- Data in this exercise:
● ● ● ● ● ● ●

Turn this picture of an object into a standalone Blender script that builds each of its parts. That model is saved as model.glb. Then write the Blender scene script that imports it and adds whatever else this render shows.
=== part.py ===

● ● ● ● ● ● ●

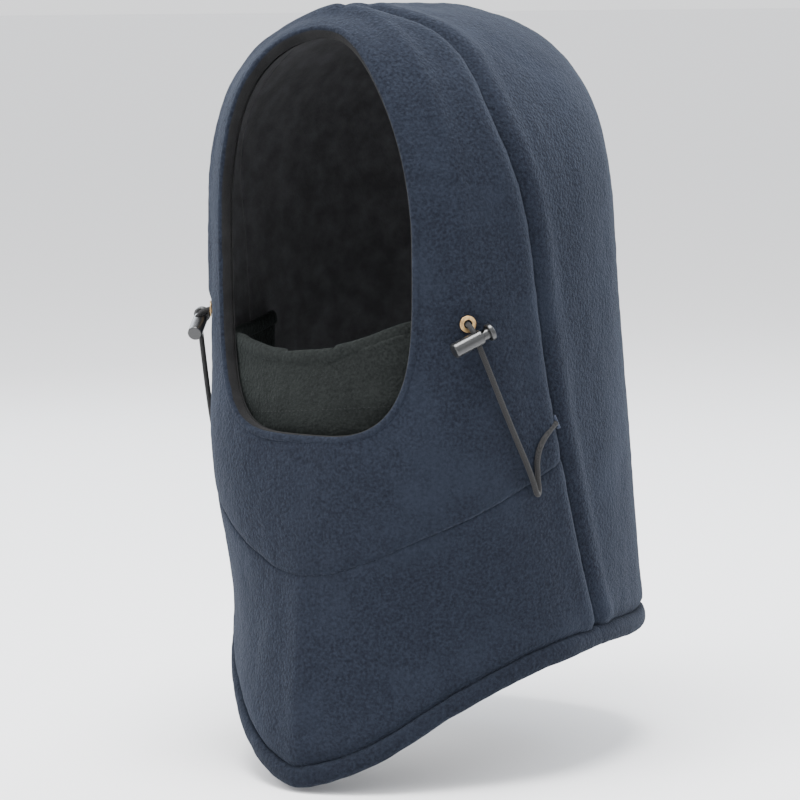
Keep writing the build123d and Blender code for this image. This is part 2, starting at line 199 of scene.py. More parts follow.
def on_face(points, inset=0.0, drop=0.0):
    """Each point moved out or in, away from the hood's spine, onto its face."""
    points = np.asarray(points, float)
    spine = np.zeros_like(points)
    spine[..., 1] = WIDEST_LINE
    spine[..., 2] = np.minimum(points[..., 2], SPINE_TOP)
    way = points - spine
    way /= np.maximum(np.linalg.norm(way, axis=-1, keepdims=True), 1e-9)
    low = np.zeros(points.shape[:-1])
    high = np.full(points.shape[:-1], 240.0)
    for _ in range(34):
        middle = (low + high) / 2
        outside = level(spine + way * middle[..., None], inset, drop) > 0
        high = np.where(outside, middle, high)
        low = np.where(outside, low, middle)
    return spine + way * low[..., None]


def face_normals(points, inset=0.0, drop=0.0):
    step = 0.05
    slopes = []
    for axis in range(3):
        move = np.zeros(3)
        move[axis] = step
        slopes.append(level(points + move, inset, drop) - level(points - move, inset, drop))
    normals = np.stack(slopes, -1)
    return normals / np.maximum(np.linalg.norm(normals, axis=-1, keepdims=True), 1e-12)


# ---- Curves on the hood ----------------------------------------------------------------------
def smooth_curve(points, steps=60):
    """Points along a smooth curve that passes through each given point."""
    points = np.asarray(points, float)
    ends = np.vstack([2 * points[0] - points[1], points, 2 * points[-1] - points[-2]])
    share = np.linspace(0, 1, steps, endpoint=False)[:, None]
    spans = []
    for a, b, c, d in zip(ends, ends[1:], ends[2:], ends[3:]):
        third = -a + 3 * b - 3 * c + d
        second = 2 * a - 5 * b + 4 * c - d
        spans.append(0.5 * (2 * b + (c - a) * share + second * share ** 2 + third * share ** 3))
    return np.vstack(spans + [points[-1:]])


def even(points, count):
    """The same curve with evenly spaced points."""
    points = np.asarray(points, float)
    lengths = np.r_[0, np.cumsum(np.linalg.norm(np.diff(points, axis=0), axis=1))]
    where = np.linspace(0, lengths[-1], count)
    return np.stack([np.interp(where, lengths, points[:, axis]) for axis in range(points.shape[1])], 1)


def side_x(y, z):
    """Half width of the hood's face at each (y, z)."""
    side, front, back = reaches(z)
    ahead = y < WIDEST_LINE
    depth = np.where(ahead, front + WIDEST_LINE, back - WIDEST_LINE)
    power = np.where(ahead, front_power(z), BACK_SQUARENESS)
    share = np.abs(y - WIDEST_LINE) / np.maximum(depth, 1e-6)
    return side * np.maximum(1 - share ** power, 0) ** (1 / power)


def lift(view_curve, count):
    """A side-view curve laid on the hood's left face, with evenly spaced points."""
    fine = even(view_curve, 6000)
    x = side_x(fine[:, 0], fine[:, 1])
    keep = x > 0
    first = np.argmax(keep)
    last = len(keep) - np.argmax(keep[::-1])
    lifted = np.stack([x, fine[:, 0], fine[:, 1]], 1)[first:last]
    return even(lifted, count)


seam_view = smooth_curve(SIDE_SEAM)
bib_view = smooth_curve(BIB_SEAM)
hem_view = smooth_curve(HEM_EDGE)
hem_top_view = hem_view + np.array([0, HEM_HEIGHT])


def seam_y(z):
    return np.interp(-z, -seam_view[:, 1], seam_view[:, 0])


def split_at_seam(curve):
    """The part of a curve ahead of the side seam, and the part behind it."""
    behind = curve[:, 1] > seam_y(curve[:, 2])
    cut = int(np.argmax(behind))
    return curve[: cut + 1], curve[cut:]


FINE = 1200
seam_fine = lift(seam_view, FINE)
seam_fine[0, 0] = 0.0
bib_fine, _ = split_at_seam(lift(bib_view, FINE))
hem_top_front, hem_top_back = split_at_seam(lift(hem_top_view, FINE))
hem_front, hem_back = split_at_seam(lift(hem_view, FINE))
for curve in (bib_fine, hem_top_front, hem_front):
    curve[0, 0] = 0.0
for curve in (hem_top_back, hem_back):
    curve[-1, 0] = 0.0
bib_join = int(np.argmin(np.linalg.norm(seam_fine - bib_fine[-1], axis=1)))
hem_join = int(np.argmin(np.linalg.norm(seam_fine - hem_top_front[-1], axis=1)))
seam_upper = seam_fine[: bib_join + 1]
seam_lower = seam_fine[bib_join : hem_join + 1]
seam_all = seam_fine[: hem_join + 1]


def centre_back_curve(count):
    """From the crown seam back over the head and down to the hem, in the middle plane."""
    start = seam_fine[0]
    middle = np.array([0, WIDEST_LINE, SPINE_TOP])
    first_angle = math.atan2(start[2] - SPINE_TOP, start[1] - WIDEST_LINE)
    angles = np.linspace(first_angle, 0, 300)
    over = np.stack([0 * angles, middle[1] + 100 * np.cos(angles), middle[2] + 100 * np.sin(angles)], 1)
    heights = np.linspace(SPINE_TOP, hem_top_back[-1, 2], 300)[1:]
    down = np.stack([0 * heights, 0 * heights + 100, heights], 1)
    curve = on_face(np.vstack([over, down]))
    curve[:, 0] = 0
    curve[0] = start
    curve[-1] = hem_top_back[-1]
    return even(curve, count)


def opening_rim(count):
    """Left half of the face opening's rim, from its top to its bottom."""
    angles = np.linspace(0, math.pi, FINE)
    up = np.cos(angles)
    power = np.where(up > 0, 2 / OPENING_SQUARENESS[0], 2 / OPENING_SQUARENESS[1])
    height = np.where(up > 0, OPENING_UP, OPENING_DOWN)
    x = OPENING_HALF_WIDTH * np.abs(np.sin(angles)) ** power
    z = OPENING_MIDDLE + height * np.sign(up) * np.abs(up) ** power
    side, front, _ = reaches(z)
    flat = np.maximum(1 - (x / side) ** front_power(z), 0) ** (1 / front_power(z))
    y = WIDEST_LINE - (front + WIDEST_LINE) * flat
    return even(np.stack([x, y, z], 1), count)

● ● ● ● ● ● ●

- Do this:
Retype the records above, but only those lines that fall between the line containing "Keep writing the" and the line containing "return spine + way * low[..., None]", with both of those lines included, exactly as written.

- Exercise answer:
Keep writing the build123d and Blender code for this image. This is part 2, starting at line 199 of scene.py. More parts follow.
def on_face(points, inset=0.0, drop=0.0):
    """Each point moved out or in, away from the hood's spine, onto its face."""
    points = np.asarray(points, float)
    spine = np.zeros_like(points)
    spine[..., 1] = WIDEST_LINE
    spine[..., 2] = np.minimum(points[..., 2], SPINE_TOP)
    way = points - spine
    way /= np.maximum(np.linalg.norm(way, axis=-1, keepdims=True), 1e-9)
    low = np.zeros(points.shape[:-1])
    high = np.full(points.shape[:-1], 240.0)
    for _ in range(34):
        middle = (low + high) / 2
        outside = level(spine + way * middle[..., None], inset, drop) > 0
        high = np.where(outside, middle, high)
        low = np.where(outside, low, middle)
    return spine + way * low[..., None]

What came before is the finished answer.